The house I like has leased solar panels?

Asked by Ryan | Tahoe City, CA | 03-23-2026

Billee Silva
Billee Silva04-08-2026 (1 week ago)

Yes, if you buy a home with leased panels, that lease transfers to the buyer. As for your mortgage, yes, that solar payment usually counts as a monthly debt, just like a car payment. Lenders will factor it into your debt to income ratio. Then when you go to sell down the road, your buyer will typically need to take over that same lease and qualify with the solar company. If they don’t want the lease, you’re left with a few options, you can pay off the lease, negotiate a buyout, or offer an incentive to make it more appealing. This is where deals can get sticky, some buyers love the lower electric bills, others don’t want to inherit a long term payment.

Billee Silva
Billee Silva04-08-2026 (1 week ago)

Buying with a friend can absolutely work, but you want to treat it like a business deal upfront, not just a handshake agreement. The biggest thing is how you take title.
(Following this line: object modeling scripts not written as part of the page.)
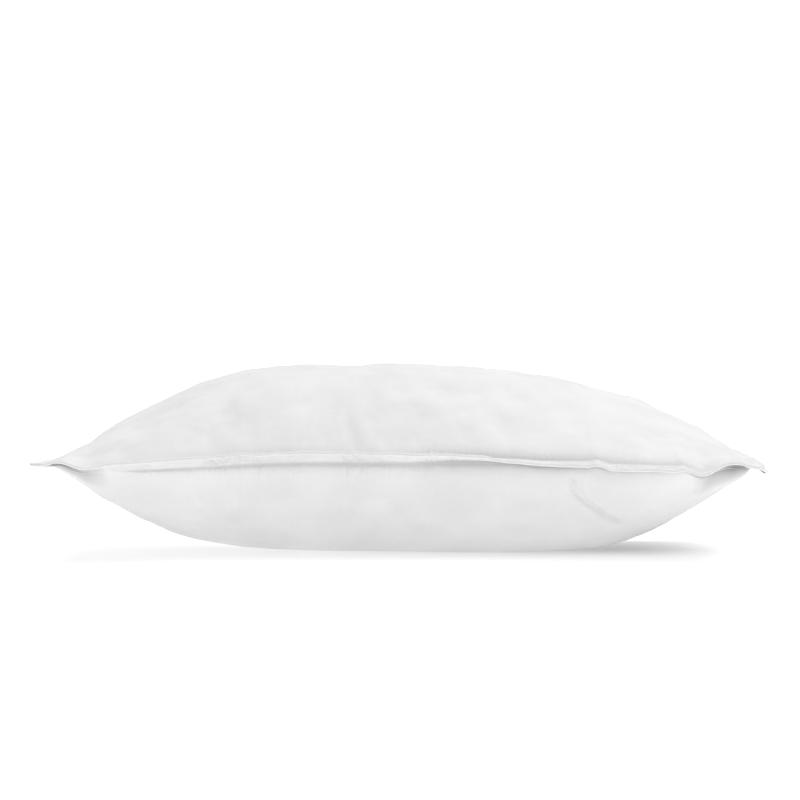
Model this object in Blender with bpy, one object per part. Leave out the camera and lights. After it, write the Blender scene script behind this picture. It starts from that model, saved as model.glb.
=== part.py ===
"""A bed pillow: two woven panels, joined by a corded double-needle seam around a loose filling.

X runs along the pillow and Y across it, with the front edge at -Y. The pillow rests on Z = 0.
Surfaces are worked out in pattern coordinates: u and v run from -1 to 1 between the seam lines.
"""

from itertools import pairwise
import math

import bmesh
import bpy
from mathutils import Vector

# Driving dimensions, in metres
FLAT_LENGTH = 0.660          # sewn cover laid flat and empty, bead to bead
FLAT_WIDTH = 0.508
LOFT = 0.170                 # height of the filled pillow
TIP_SHARE = 0.983            # the corner tips stand this share of the flat size apart

# Seam: panels, sleeve tail and threads lie flat on one another across the flange
FLANGE_WIDTH = 0.009         # from the seam line to the panels' cut edge
PANEL_THICKNESS = 0.0006
SLEEVE_THICKNESS = 0.00025
SLEEVE_SLIT = 0.00015        # between the sleeve's two tails
CORD_RADIUS = 0.00105
THREAD_RADIUS = 0.00022
INNER_ROW = 0.0016           # stitch rows, measured out from the seam line
OUTER_ROW = 0.0062
TAIL_END = 0.0008            # inner end of the sleeve's tail, out from the seam line
GAP = 0.0003                 # left between neighbouring pieces
BUTT_GAP = 0.0006            # where the two ends of the piping meet

# Height of the seam line's middle plane above the floor
SEAM_LOW = 0.085
SEAM_RISE = 0.0120           # how much higher it rides in the middle of a side than at the tips
SEAM_CREST = -0.13          # where along u that is on the long sides
SEAM_TILT = 0.002            # how much it drops from the middle to the right-hand tips

# Swell of the panels: 1 - |t|**power on each side of a crest
UPPER_CREST = -0.12
UPPER_LEFT_POWER = 2.5
UPPER_RIGHT_POWER = 2.8
UPPER_ACROSS_POWER = 2.7
LOWER_CREST = 0.0
LOWER_LEFT_POWER = 2.4
LOWER_RIGHT_POWER = 3.0
LOWER_ACROSS_POWER = 2.75
LOWER_FULLNESS = 0.75        # under 1 rounds the lower panel out beside the seam
LOWER_DEPTH = 0.114          # how far the lower panel would hang below the seam without a floor
FLOOR_BLEND = 0.013          # half height over which it rounds into its flat base

# Filling
FILLING_CLEARANCE = 0.004    # to the panels above and below
FILLING_REACH = 0.955        # how close it comes to the seam line, in pattern coordinates
FILLING_ROUNDING = 0.18      # how much its corners are drawn in

# Mesh
CELLS_ALONG = 26
CELLS_ACROSS = 20
EDGE_CROWDING = 0.4          # 0 spaces the rows evenly, 1 crowds them against the seam
CORNER_STEPS = 4
CORD_SIDES = 8
THREAD_SIDES = 4
SLEEVE_ARC_STEPS = 6
SHARP_ANGLE = math.radians(50)

# Worked out from the above
TAIL_HALF = SLEEVE_THICKNESS + SLEEVE_SLIT / 2
PANEL_INSIDE = TAIL_HALF + GAP
BORE_RADIUS = CORD_RADIUS + GAP
BEAD_RADIUS = BORE_RADIUS + SLEEVE_THICKNESS
BEAD_CENTRE = FLANGE_WIDTH + GAP + BEAD_RADIUS
EDGE_REACH = BEAD_CENTRE + BEAD_RADIUS
THREAD_HEIGHT = PANEL_INSIDE + PANEL_THICKNESS + GAP + THREAD_RADIUS


def filled_size(flat):
    """Width over the middle of a panel of this flat size, once it has arched to half the loft."""
    return flat - 8 / 3 * (LOFT / 2) ** 2 / flat


TIP_HALF_LENGTH = FLAT_LENGTH * TIP_SHARE / 2 - EDGE_REACH
TIP_HALF_WIDTH = FLAT_WIDTH * TIP_SHARE / 2 - EDGE_REACH
MIDDLE_HALF_LENGTH = filled_size(FLAT_LENGTH) / 2 - EDGE_REACH
MIDDLE_HALF_WIDTH = filled_size(FLAT_WIDTH) / 2 - EDGE_REACH
LENGTH_BOW = TIP_HALF_LENGTH - MIDDLE_HALF_LENGTH
WIDTH_BOW = TIP_HALF_WIDTH - MIDDLE_HALF_WIDTH


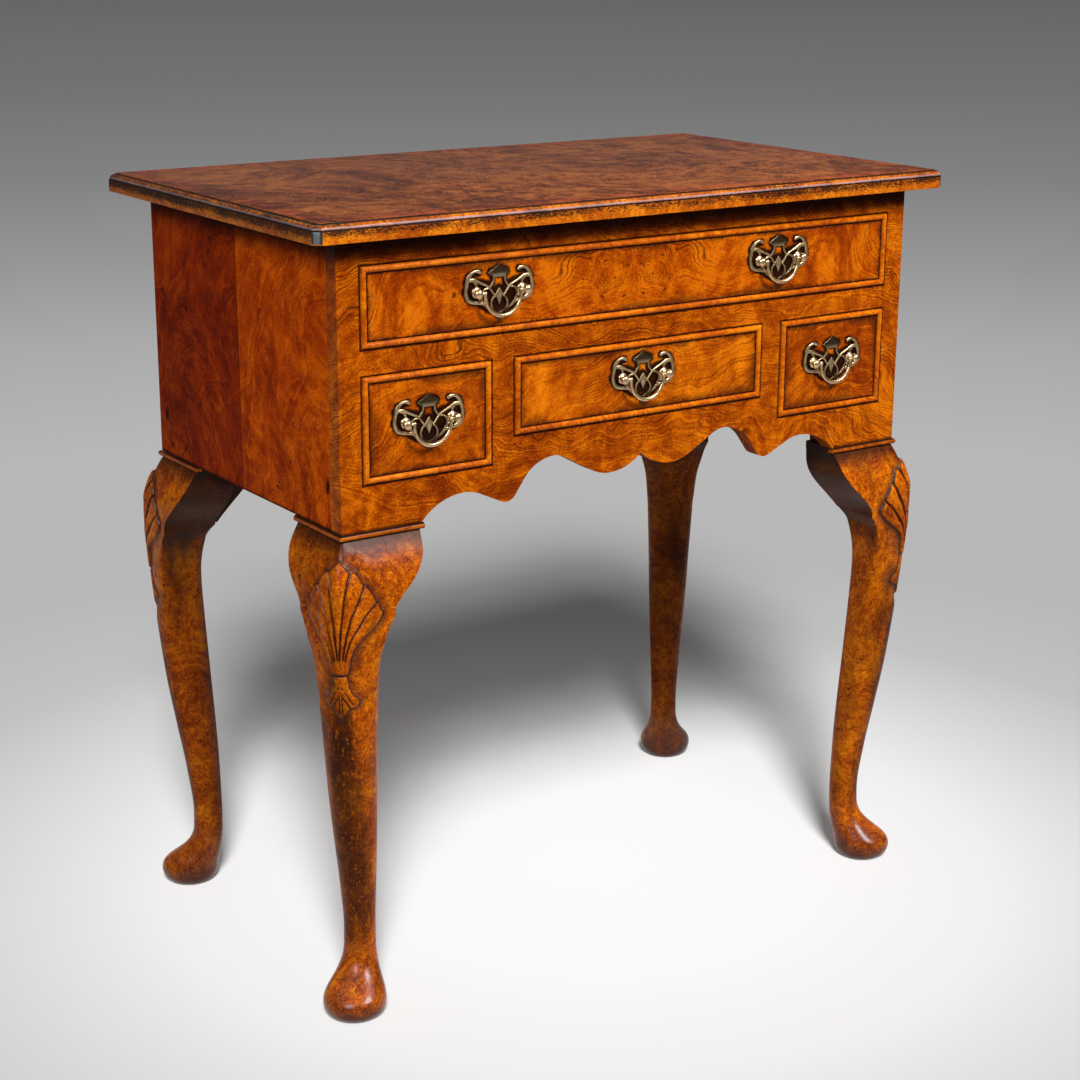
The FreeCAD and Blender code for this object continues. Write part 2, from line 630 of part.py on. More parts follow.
def posts():
    # revolved about its own axis: shank, rosette, neck and ball, with a blind hole for the bail
    solids = []
    for side in (-1, 1):
        x = side * post_spacing / 2
        start = front_y + drawer_front_thickness + nut_thickness + shank_past_nut
        face = front_y - plate_thickness
        shank = rod(post_shank_radius, V(x, start, post_rise), V(x, face, post_rise))
        rosette = Part.makeCone(rosette_radius, post_neck_radius, rosette_thickness,
                                V(x, face, post_rise), V(0, -1, 0))
        neck = rod(post_neck_radius, V(x, face, post_rise), V(x, pivot_y, post_rise))
        ball = Part.makeSphere(post_ball_radius, V(x, pivot_y, post_rise), V(0, 1, 0))
        hole = rod(pintle_radius + pintle_clearance, V(x, pivot_y, post_rise),
                   V(x - side * 2 * post_ball_radius, pivot_y, post_rise))
        solids.append(shank.fuse([rosette, neck, ball]).cut(hole).removeSplitter())
        inside = front_y + drawer_front_thickness
        nut = block(x - nut_width / 2, x + nut_width / 2, inside, inside + nut_thickness,
                    post_rise - nut_width / 2, post_rise + nut_width / 2)
        bore = rod(post_shank_radius, V(x, inside - cut_past, post_rise),
                   V(x, inside + nut_thickness + cut_past, post_rise))
        solids.append(nut.cut(bore))
    return group(solids)


def bail():
    # a half circle on two short upright arms, with pintles that turn in the posts
    a = bail_half_width
    low = post_rise - bail_straight

    def at(x, z):
        return V(x, pivot_y, z)
    path = Part.Wire([Part.LineSegment(at(-a, post_rise), at(-a, low)).toShape(),
                      Part.Arc(at(-a, low), at(0, low - a), at(a, low)).toShape(),
                      Part.LineSegment(at(a, low), at(a, post_rise)).toShape()])
    section = Part.Wire(Part.makeCircle(bail_radius, at(-a, post_rise), V(0, 0, 1)))
    bow = path.makePipeShell([section], True, True)
    fittings = []
    for side in (-1, 1):
        fittings.append(Part.makeSphere(knuckle_radius, at(side * a, post_rise)))
        pintle_end = side * (post_spacing / 2 - pintle_clearance)
        fittings.append(rod(pintle_radius, at(side * a, post_rise), at(pintle_end, post_rise)))
    return bow.fuse(fittings).removeSplitter()


def handle_pieces(places):
    backplate, fixings, ring = plate(), posts(), bail()
    for name, (x, z) in places.items():
        for kind, shape in (("plate", backplate), ("posts", fixings), ("bail", ring)):
            placed = shape.copy()
            placed.translate(V(x, 0, z))
            save("handle_" + kind + "_" + name, placed)


# ---------------------------------------------------------------- build
long_z = (long_top + long_bottom) / 2
small_z = (lower_top + small_bottom) / 2
middle_z = (lower_top + middle_bottom) / 2
small_x = (hole_edge + small_inner) / 2
handle_places = {
    "long_left": (-long_handle_x, long_z), "long_right": (long_handle_x, long_z),
    "small_left": (-small_x, small_z), "small_right": (small_x, small_z), "middle": (0.0, middle_z),
}
drawer_holes = {
    "long": (-hole_edge, hole_edge, long_bottom, long_top, ("long_left", "long_right")),
    "small_left": (-hole_edge, -small_inner, small_bottom, lower_top, ("small_left",)),
    "middle": (-middle_half, middle_half, middle_bottom, lower_top, ("middle",)),
    "small_right": (small_inner, hole_edge, small_bottom, lower_top, ("small_right",)),
}
case_pieces()
save("drawer_runners", runners())
save("kicker_strips", kickers())
save("glue_blocks", glue_blocks())
save("top_screws", group([screw(x, y) for x, y in screw_places()]))
leg_pieces()
for drawer_name, (hx0, hx1, hz0, hz1, on_it) in drawer_holes.items():
    post_places = [(handle_places[n][0], handle_places[n][1] + post_rise) for n in on_it]
    drawer(drawer_name, hx0, hx1, hz0, hz1, post_places)
handle_pieces(handle_places)
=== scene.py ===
import bpy
import numpy as np
from functools import partial, reduce
from math import radians
from mathutils import Matrix, Vector


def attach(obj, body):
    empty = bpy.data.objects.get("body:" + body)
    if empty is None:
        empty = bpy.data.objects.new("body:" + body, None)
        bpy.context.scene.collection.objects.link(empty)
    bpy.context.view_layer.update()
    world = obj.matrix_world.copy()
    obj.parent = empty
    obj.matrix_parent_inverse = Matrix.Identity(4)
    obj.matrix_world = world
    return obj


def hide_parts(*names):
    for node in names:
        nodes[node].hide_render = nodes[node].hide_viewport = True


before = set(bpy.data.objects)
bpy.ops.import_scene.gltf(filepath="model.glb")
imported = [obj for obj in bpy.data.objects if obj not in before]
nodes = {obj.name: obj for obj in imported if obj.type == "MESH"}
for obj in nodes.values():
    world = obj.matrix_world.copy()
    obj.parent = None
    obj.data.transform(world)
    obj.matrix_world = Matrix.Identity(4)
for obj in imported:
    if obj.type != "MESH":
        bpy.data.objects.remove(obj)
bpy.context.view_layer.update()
scene = bpy.context.scene
scene.view_settings.view_transform = "Standard"
print("frame loaded:", len(nodes), "pieces")

mm = 0.001
caseHalf, frontY, backY = 332.2, -191.0, 183.3     # faces of the case, in mm
middleY = (frontY + backY) / 2
caseTop, topZ = 742.0, 760.0


# meshes from arrays
def makePiece(name, points, faces, materials, node=None, body=None, faceMaterial=None, sharp=30):
    # points in mm; faces is an array of quads or a list of loops
    mesh = bpy.data.meshes.new(name)
    mesh.from_pydata((np.asarray(points, float).reshape(-1, 3) * mm).tolist(), [],
                     faces.tolist() if hasattr(faces, "tolist") else faces)
    for material in materials:
        mesh.materials.append(material)
    if faceMaterial is not None:
        mesh.polygons.foreach_set("material_index", np.asarray(faceMaterial, np.int32))
    mesh.polygons.foreach_set("use_smooth", np.ones(len(mesh.polygons), bool))
    mesh.set_sharp_from_angle(angle=radians(sharp))
    mesh.update()
    piece = bpy.data.objects.new(name, mesh)
    scene.collection.objects.link(piece)
    if body:
        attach(piece, body)
    if node:
        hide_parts(*([node] if isinstance(node, str) else node))
    return piece


def gridFaces(rows, columns, start=0, around=True, flip=False):
    # quads between row i and i + 1, column j and j + 1, the last column joined to the first if around
    i, j = np.meshgrid(np.arange(rows - 1), np.arange(columns if around else columns - 1), indexing="ij")
    nextJ = (j + 1) % columns
    quads = np.stack([i * columns + j, i * columns + nextJ, (i + 1) * columns + nextJ, (i + 1) * columns + j], -1)
    quads = quads.reshape(-1, 4) + start
    return quads[:, ::-1] if flip else quads


def smoothstep(low, high, value):
    # 3t^2 - 2t^3 of the share t of the way from low to high
    t = np.clip((value - low) / (high - low), 0, 1)
    return t * t * (3 - 2 * t)


def eased(table, x):
    # smooth curve through a table of (x, value) without overshoot: cubic with harmonic mean slopes
    xs, ys = np.array(table, float).T
    step = np.diff(ys) / np.diff(xs)
    same = step[:-1] * step[1:] > 0
    inner = np.where(same, 2 * step[:-1] * step[1:] / np.where(same, step[:-1] + step[1:], 1), 0)
    slope = np.concatenate([step[:1], inner, step[-1:]])
    k = np.clip(np.searchsorted(xs, x, side="right") - 1, 0, len(xs) - 2)
    span = xs[k + 1] - xs[k]
    t = np.clip((x - xs[k]) / span, 0, 1)
    value = ys[k] * (1 + 2 * t) * (1 - t) ** 2 + ys[k + 1] * t * t * (3 - 2 * t)
    return value + span * (slope[k] * t * (1 - t) ** 2 + slope[k + 1] * t * t * (t - 1))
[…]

Most friends choose something like “tenants in common,” which lets each of you own a specific percentage of the home and gives you flexibility if one of you wants out later. The other option, joint tenancy, is simpler but can get messy if your plans change. Where things really get important is having a written agreement before you close. That should spell out what happens if one of you wants to move out, bring in a partner, or sell. Will the other person have the right to buy them out, how will you determine the value, can one of you rent your portion, who covers the mortgage if one person leaves, all of that needs to be clear ahead of time. If one of you wants out later, your main options are usually a buyout, selling the property and splitting the proceeds, or refinancing so one person takes over the loan. Without an agreement, it can turn into a legal headache fast, especially if one person stops contributing. Done right, this can be a great way to get into a home sooner, but the people who avoid problems are the ones who plan for the “what if” before it ever happens.